[ROWS start]

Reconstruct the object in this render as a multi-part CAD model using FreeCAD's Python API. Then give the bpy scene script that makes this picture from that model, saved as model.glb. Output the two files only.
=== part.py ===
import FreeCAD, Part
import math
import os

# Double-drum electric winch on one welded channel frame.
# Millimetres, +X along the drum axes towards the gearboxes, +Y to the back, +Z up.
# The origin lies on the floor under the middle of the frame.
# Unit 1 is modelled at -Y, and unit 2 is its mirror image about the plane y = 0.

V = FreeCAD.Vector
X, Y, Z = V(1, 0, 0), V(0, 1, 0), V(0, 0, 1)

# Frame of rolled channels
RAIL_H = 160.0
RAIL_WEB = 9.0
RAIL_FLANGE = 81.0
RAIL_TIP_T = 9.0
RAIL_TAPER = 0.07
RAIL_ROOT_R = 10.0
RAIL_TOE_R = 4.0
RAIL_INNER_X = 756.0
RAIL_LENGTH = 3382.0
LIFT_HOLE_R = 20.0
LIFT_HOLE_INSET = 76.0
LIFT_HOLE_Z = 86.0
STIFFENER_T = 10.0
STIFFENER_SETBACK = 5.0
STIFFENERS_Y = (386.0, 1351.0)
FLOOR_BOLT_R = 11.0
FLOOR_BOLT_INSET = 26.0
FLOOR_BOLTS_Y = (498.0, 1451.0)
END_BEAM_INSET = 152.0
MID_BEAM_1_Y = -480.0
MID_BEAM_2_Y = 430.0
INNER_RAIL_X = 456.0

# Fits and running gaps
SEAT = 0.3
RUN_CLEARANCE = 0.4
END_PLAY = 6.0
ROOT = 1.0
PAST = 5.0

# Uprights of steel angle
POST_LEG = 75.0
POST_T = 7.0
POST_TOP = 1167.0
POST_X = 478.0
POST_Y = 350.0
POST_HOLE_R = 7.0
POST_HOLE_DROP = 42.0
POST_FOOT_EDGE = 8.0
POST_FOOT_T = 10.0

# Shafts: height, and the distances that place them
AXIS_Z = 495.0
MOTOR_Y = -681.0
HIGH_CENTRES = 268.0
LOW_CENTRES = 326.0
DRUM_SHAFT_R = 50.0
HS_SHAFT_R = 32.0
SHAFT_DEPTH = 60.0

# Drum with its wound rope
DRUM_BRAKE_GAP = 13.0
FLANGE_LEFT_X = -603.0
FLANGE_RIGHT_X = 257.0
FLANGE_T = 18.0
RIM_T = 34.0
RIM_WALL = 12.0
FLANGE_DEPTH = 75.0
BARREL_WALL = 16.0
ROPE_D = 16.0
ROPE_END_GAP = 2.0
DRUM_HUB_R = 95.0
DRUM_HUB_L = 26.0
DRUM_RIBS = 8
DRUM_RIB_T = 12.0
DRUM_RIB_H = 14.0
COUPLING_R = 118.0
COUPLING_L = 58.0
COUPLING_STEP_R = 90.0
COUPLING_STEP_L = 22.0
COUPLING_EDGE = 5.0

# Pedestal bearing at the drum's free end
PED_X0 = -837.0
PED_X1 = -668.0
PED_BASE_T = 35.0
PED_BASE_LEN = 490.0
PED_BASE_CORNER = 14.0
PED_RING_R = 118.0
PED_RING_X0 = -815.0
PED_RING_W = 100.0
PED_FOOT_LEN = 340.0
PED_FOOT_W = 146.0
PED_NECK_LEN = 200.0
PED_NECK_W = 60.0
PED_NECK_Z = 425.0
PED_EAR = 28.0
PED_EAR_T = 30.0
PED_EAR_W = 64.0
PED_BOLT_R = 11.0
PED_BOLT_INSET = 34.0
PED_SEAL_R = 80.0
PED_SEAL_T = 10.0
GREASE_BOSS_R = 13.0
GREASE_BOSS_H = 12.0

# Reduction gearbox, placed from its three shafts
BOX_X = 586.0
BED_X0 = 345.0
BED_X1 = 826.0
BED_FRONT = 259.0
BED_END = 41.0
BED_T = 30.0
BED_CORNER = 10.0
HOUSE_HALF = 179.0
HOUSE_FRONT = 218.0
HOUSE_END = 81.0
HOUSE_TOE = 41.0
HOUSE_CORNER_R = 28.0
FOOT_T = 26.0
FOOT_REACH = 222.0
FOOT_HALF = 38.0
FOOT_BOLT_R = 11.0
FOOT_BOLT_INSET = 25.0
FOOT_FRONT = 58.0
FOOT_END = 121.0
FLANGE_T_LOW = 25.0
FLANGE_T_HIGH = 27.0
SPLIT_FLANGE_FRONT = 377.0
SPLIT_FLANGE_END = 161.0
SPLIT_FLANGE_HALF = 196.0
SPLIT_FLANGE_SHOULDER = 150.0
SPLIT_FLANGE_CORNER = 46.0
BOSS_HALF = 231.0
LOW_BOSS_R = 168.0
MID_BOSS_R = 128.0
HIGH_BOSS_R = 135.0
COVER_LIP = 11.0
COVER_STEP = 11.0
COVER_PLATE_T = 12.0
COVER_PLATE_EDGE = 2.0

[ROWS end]
[ROWS start]

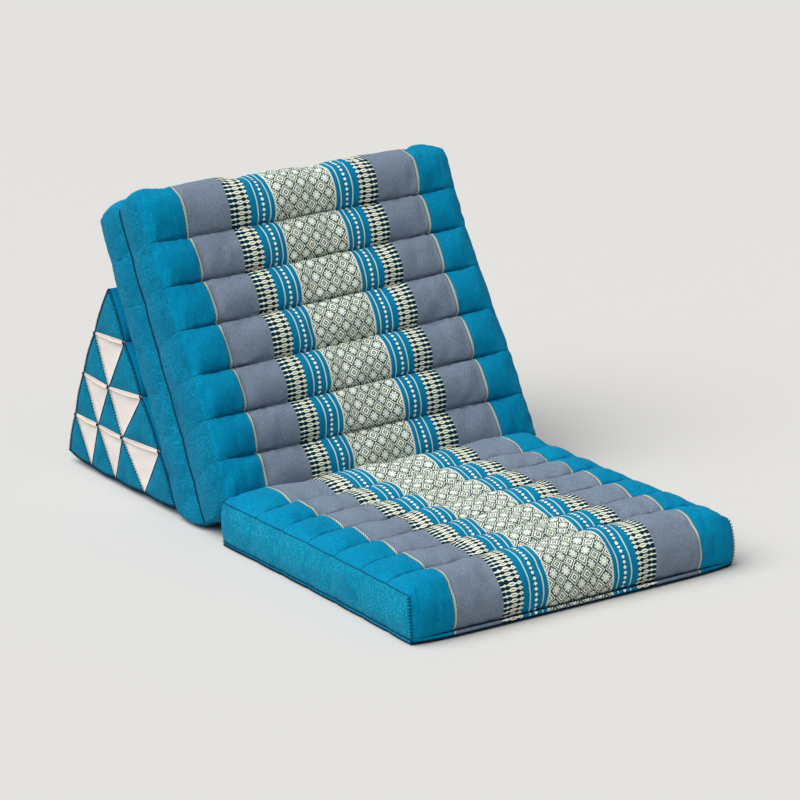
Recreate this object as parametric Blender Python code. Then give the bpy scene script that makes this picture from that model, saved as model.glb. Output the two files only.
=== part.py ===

[ROWS end]
[ROWS start]

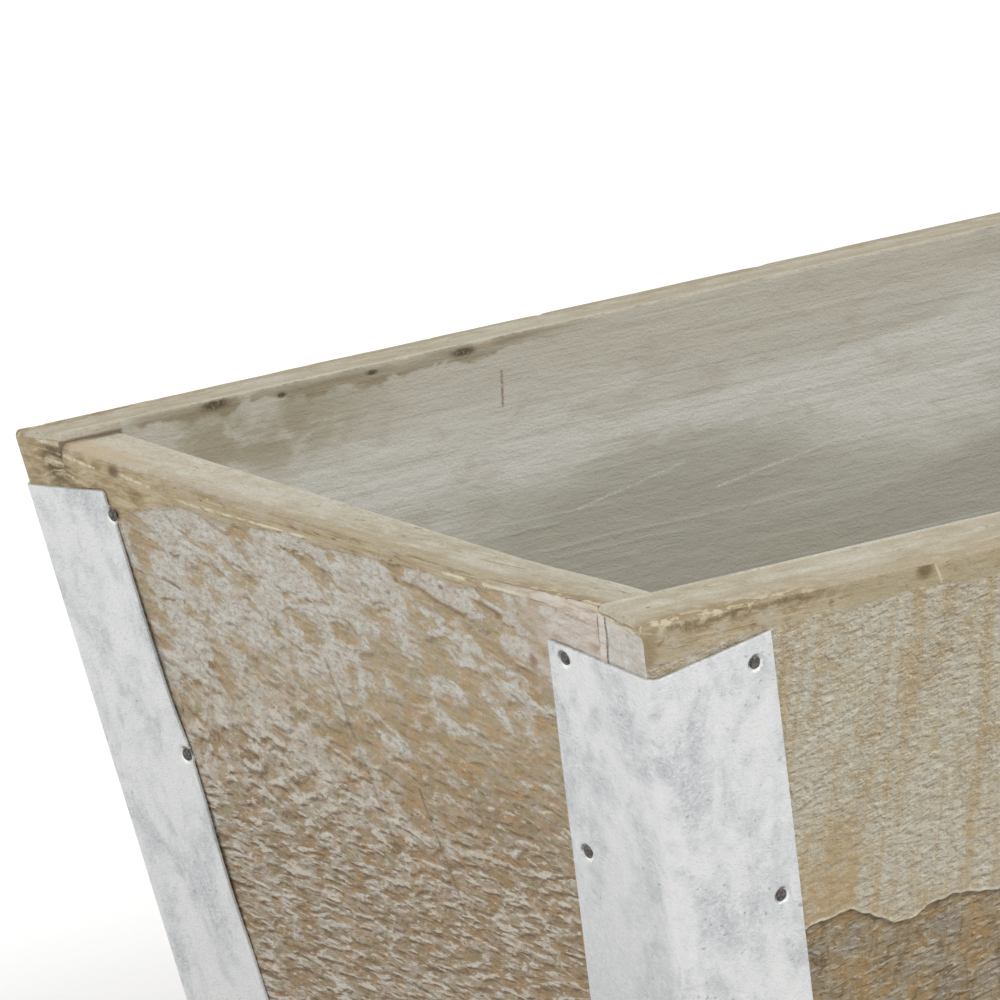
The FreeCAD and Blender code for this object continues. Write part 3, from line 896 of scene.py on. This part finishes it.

[ROWS end]

• STATED GOAL
Read through the entries and copy every line that includes "code".

• CORRECT OUTPUT
Recreate this object as parametric Blender Python code. Then give the bpy scene script that makes this picture from that model, saved as model.glb. Output the two files only.
The FreeCAD and Blender code for this object continues. Write part 3, from line 896 of scene.py on. This part finishes it.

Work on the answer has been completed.